Polymath proposal: clearinghouse for crowdsourcing COVID-19 data and data cleaning requests
What's new 2020-03-25
After some discussion with the applied math research groups here at UCLA (in particular the groups led by Andrea Bertozzi and Deanna Needell), one of the members of these groups, Chris Strohmeier, has produced a proposal for a Polymath project to crowdsource in a single repository (a) a collection of public data sets relating to the COVID-19 pandemic, (b) requests for such data sets, (c) requests for data cleaning of such sets, and (d) submissions of cleaned data sets. (The proposal can be viewed as a PDF, and is also available on Overleaf). As mentioned in the proposal, this database would be slightly different in focus than existing data sets such as the COVID-19 data sets hosted on Kaggle, with a focus on producing high quality cleaned data sets. (Another relevant data set that I am aware of is the SafeGraph aggregated foot traffic data, although this data set, while open, is not quite public as it requires a non-commercial agreement to execute. Feel free to mention further relevant data sets in the comments.)

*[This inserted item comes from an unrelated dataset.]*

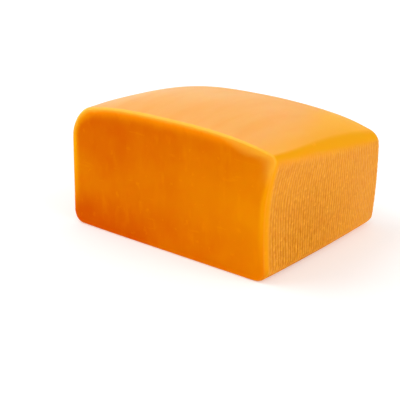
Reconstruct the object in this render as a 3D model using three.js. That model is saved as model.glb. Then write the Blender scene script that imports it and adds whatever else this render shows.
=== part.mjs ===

This seems like a very interesting and timely proposal to me and I would like to open it up for discussion, for instance by proposing some seed requests for data and data cleaning and to discuss possible platforms that such a repository could be built on. In the spirit of “building the plane while flying it”, one could begin by creating a basic github repository as a prototype and use the comments in this blog post to handle requests, and then migrate to a more high quality platform once it becomes clear what direction this project might move in. (For instance one might eventually move beyond data cleaning to more sophisticated types of data analysis.)
UPDATE, Mar 25: a prototype page for such a clearinghouse is now up at this wiki page.